• [Challenge]:
For this exercise, write out exactly, and only, the lines running from the line that contains "Write part 2" through the line that contains "Vec(x, upright_y, height))".

• [Information supplied]:
- - -
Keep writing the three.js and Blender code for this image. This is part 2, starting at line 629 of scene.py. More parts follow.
- - -
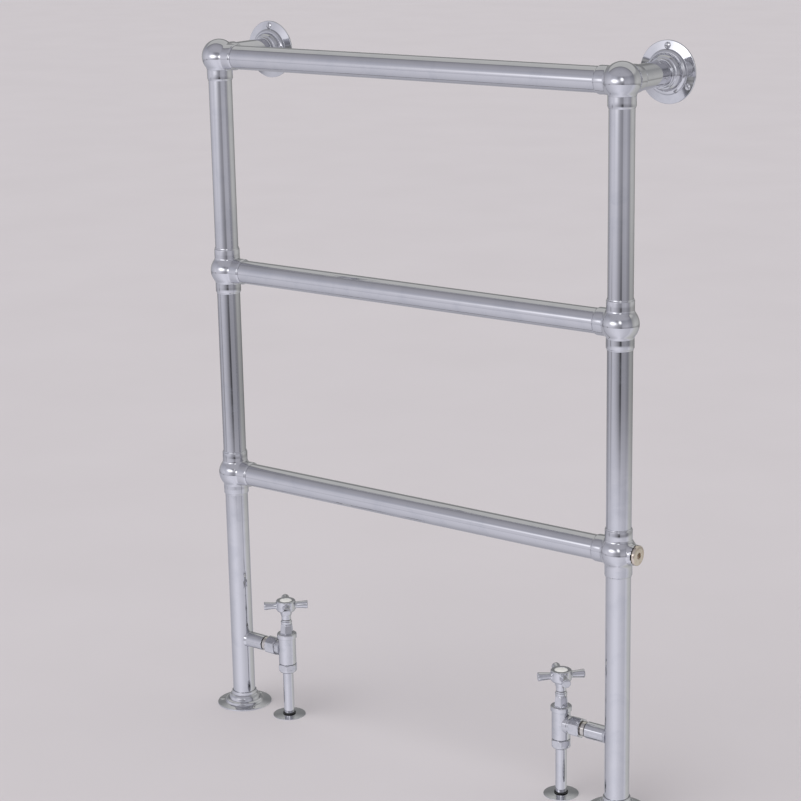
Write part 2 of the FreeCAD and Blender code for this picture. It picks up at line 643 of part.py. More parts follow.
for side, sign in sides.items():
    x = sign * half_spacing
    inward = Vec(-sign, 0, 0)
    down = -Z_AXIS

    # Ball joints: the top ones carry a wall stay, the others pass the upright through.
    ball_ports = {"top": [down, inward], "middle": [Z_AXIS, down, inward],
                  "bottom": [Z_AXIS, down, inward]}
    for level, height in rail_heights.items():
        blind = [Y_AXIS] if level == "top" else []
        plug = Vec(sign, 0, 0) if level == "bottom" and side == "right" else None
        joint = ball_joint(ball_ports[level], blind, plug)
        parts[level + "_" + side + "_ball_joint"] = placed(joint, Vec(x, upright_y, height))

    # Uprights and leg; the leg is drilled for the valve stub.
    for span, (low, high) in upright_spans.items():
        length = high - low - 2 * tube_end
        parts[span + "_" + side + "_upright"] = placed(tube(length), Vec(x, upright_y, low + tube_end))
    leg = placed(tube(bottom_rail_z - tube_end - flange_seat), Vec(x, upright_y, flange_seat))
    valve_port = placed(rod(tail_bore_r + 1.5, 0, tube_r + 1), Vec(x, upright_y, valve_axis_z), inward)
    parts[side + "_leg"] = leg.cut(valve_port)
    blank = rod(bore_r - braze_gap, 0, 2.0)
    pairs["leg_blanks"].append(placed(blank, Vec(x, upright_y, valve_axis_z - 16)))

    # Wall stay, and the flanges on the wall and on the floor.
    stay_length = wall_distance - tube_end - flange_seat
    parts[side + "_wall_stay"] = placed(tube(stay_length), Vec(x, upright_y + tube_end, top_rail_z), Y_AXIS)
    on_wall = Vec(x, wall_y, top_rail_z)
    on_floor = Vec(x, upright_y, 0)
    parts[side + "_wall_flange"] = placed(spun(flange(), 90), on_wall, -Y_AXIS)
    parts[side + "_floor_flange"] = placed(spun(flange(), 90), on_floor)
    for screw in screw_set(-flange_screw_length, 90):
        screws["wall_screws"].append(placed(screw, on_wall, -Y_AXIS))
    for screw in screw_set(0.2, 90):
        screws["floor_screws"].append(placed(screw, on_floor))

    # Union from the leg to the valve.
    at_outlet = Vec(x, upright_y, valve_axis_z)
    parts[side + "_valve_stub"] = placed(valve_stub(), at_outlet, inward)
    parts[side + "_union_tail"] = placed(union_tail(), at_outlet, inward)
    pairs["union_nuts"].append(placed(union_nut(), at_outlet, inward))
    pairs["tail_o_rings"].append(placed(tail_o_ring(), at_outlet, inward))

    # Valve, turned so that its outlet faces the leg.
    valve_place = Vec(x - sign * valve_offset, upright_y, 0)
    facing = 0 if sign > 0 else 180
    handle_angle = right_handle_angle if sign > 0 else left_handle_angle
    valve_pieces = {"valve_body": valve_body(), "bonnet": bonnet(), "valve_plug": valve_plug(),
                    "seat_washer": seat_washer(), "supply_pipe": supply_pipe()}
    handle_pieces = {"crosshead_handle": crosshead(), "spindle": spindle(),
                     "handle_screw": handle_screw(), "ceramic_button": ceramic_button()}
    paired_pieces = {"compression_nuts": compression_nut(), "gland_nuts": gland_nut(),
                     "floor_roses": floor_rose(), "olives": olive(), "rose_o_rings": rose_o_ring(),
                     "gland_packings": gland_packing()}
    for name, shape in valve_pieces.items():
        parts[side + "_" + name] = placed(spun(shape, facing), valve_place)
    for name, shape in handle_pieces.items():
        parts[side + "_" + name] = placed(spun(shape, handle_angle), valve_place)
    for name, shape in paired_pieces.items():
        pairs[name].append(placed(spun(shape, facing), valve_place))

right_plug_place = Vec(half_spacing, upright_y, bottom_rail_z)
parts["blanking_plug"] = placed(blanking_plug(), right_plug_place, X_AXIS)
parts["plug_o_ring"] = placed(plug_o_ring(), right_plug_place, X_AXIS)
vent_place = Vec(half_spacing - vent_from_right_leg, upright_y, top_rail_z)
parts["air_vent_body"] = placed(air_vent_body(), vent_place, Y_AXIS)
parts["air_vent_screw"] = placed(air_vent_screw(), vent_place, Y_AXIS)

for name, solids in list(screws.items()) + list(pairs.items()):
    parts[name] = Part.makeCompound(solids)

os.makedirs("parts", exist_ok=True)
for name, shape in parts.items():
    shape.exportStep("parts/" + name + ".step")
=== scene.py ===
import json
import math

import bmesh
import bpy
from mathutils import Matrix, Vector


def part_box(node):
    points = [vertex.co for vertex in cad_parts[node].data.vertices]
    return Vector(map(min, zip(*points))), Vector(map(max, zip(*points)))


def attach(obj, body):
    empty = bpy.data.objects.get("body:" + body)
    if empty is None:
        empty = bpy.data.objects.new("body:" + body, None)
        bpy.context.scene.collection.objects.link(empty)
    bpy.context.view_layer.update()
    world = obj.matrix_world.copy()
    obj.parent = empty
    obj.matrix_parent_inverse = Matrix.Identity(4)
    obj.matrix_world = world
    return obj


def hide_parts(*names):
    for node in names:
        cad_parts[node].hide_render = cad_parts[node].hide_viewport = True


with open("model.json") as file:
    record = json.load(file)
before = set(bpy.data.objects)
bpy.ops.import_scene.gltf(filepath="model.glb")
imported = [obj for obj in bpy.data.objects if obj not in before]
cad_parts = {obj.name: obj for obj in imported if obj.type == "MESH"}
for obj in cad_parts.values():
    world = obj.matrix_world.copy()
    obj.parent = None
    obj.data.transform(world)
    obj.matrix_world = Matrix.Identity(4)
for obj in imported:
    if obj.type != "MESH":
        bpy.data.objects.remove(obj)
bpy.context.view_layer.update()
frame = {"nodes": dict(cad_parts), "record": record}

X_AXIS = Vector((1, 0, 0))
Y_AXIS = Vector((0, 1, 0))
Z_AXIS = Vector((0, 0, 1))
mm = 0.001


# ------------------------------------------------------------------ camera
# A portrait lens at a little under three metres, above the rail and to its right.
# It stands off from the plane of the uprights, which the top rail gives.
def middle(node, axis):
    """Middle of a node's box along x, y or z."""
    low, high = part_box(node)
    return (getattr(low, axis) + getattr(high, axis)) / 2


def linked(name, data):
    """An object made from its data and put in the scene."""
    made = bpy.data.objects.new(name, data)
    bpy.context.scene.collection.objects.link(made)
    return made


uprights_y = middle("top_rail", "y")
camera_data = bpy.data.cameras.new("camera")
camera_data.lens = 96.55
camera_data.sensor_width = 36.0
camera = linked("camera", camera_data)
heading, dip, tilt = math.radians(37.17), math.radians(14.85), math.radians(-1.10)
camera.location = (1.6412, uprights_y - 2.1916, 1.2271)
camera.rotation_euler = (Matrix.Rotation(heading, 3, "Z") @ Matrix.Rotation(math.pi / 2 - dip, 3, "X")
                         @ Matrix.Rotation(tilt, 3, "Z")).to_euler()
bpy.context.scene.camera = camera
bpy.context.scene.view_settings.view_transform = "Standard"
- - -
• [Answer to the exercise]:
Write part 2 of the FreeCAD and Blender code for this picture. It picks up at line 643 of part.py. More parts follow.
for side, sign in sides.items():
    x = sign * half_spacing
    inward = Vec(-sign, 0, 0)
    down = -Z_AXIS

    # Ball joints: the top ones carry a wall stay, the others pass the upright through.
    ball_ports = {"top": [down, inward], "middle": [Z_AXIS, down, inward],
                  "bottom": [Z_AXIS, down, inward]}
    for level, height in rail_heights.items():
        blind = [Y_AXIS] if level == "top" else []
        plug = Vec(sign, 0, 0) if level == "bottom" and side == "right" else None
        joint = ball_joint(ball_ports[level], blind, plug)
        parts[level + "_" + side + "_ball_joint"] = placed(joint, Vec(x, upright_y, height))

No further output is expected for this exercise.